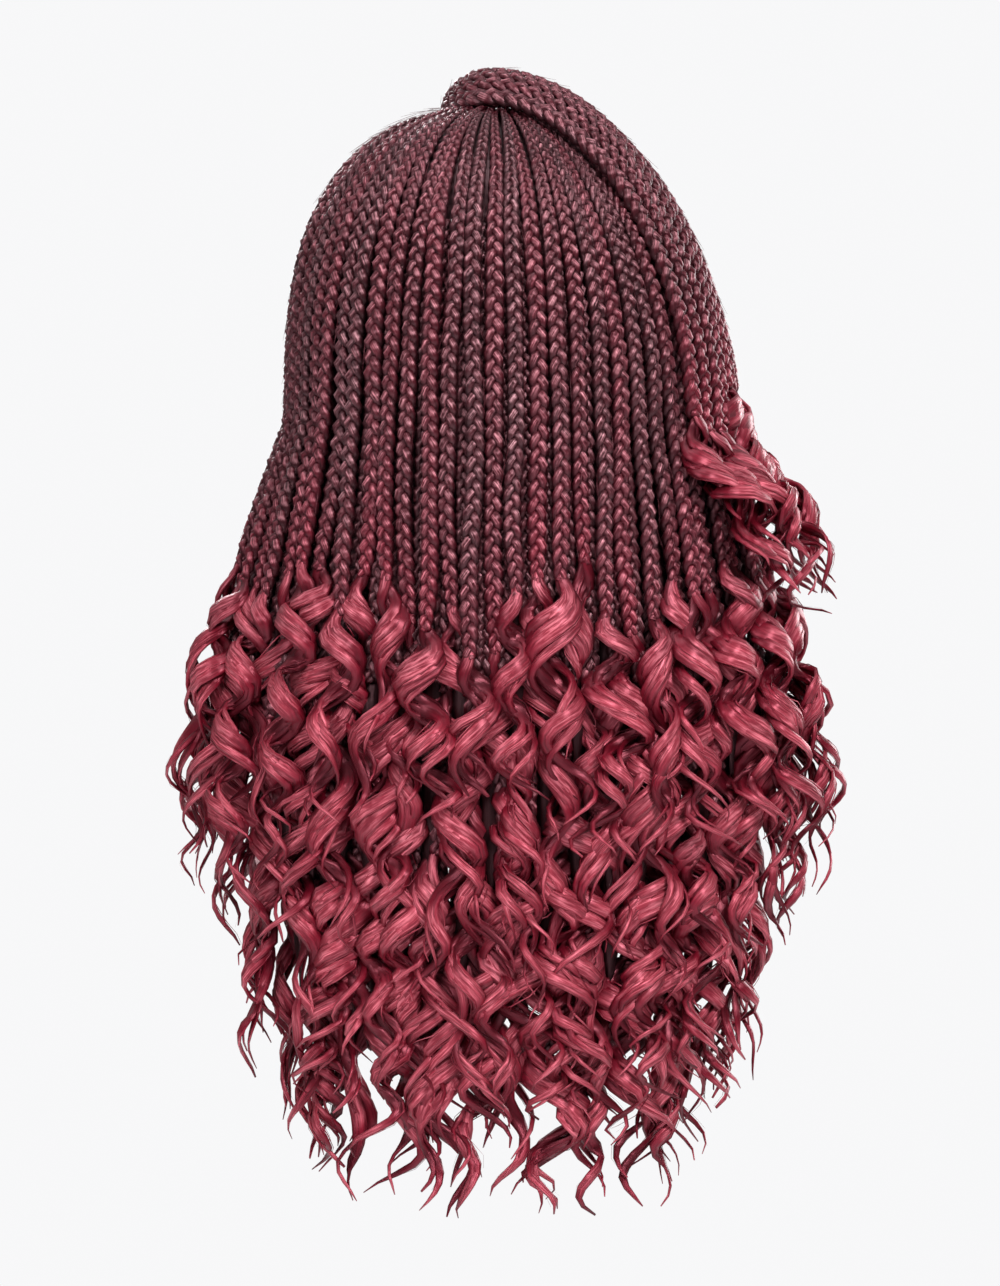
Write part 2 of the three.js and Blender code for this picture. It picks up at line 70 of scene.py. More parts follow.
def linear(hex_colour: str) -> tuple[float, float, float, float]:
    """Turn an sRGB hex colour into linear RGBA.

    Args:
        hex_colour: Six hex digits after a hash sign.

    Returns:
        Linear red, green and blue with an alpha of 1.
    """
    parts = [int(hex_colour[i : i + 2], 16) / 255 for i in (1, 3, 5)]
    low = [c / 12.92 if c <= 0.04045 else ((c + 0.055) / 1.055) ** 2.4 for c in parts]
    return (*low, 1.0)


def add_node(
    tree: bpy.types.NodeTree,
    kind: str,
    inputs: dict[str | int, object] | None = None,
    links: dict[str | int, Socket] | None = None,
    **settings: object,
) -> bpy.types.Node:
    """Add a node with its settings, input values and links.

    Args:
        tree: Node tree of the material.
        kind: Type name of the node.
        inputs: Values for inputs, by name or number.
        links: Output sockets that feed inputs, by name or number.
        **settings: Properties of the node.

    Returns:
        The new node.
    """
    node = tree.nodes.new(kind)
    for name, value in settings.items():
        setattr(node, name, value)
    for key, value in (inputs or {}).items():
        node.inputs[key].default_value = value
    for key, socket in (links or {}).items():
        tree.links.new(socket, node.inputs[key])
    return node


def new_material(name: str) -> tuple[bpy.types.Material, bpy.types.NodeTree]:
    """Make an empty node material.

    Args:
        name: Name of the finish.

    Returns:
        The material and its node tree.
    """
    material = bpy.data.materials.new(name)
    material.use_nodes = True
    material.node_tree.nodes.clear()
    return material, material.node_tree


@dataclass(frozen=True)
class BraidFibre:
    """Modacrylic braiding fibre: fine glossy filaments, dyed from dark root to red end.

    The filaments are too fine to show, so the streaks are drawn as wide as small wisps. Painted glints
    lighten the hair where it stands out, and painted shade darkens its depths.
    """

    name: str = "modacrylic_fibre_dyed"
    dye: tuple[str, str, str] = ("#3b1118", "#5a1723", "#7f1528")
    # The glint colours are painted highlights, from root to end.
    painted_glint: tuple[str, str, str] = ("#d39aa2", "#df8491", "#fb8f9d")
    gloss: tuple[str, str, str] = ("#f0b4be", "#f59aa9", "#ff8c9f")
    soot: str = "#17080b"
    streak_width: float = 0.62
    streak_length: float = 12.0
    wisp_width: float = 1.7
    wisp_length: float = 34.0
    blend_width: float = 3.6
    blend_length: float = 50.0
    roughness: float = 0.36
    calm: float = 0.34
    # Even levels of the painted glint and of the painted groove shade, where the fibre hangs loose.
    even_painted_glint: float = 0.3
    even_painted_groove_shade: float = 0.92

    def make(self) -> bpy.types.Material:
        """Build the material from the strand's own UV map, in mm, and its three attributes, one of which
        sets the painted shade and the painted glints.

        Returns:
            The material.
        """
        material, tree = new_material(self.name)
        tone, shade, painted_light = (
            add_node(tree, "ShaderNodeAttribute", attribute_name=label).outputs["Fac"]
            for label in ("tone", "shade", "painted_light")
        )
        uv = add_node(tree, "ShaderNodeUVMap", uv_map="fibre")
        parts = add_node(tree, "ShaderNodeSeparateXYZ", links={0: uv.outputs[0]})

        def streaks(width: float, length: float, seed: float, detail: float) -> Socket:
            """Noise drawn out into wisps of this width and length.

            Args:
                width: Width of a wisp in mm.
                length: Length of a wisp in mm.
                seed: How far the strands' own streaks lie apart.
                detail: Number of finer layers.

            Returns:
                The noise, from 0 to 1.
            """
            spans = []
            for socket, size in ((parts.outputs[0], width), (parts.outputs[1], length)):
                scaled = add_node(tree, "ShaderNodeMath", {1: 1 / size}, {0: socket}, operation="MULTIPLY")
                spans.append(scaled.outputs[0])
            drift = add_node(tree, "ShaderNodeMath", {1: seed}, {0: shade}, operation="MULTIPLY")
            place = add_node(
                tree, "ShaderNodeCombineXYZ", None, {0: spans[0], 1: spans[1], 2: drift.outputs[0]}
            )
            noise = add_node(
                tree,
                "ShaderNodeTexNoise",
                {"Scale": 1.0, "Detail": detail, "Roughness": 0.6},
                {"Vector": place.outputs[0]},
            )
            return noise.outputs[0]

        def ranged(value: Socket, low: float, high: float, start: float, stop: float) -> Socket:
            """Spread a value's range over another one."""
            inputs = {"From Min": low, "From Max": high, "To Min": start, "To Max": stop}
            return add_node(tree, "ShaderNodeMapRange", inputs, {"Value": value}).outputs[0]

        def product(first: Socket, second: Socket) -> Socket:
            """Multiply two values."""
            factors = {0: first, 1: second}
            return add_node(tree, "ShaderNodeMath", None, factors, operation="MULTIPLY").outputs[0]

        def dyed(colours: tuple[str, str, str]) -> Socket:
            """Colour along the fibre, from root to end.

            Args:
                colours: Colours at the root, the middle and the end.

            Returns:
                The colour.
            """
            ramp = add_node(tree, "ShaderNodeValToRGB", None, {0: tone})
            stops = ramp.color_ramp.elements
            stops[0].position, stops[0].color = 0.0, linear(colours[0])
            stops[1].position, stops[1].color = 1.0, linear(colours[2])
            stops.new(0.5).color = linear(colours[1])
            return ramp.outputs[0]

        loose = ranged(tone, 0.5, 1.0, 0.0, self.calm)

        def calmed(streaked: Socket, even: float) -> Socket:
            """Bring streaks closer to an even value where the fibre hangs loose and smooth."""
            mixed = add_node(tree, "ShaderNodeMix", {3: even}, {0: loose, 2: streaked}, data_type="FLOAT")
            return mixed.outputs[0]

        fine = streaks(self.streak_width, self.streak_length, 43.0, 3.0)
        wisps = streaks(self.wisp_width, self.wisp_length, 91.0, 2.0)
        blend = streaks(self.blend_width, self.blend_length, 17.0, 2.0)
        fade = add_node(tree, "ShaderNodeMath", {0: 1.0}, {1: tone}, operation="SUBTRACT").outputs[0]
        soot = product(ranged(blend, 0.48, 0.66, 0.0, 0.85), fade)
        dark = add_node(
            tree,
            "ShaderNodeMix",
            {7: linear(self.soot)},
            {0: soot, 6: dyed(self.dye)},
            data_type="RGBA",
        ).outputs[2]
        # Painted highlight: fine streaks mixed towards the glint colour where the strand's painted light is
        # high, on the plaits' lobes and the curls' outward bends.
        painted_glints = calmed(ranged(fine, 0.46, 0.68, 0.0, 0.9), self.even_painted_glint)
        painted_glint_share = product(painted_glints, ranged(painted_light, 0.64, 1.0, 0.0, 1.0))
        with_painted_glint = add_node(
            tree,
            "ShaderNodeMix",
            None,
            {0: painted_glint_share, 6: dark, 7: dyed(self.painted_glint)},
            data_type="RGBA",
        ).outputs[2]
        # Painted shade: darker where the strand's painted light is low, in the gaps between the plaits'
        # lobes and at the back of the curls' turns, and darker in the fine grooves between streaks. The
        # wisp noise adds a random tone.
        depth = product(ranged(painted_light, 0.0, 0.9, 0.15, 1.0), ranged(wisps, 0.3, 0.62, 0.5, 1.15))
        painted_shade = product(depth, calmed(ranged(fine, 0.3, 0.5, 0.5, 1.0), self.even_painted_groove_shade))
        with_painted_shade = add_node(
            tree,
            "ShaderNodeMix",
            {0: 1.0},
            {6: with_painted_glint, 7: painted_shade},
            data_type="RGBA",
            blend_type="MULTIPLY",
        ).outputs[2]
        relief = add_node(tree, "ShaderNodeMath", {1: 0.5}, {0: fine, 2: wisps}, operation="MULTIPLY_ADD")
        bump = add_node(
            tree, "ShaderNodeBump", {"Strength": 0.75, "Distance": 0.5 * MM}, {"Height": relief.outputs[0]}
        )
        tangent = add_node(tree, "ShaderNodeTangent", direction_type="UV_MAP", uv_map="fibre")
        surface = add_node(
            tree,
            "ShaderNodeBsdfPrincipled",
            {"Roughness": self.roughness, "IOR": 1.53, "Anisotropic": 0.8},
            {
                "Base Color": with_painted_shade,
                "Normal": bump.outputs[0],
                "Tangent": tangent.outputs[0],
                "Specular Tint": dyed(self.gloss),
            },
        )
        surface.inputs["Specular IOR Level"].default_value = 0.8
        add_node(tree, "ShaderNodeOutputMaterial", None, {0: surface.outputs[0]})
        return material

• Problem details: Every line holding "this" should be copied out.

• Problem solution:
Write part 2 of the three.js and Blender code for this picture. It picks up at line 70 of scene.py. More parts follow.
            """Noise drawn out into wisps of this width and length.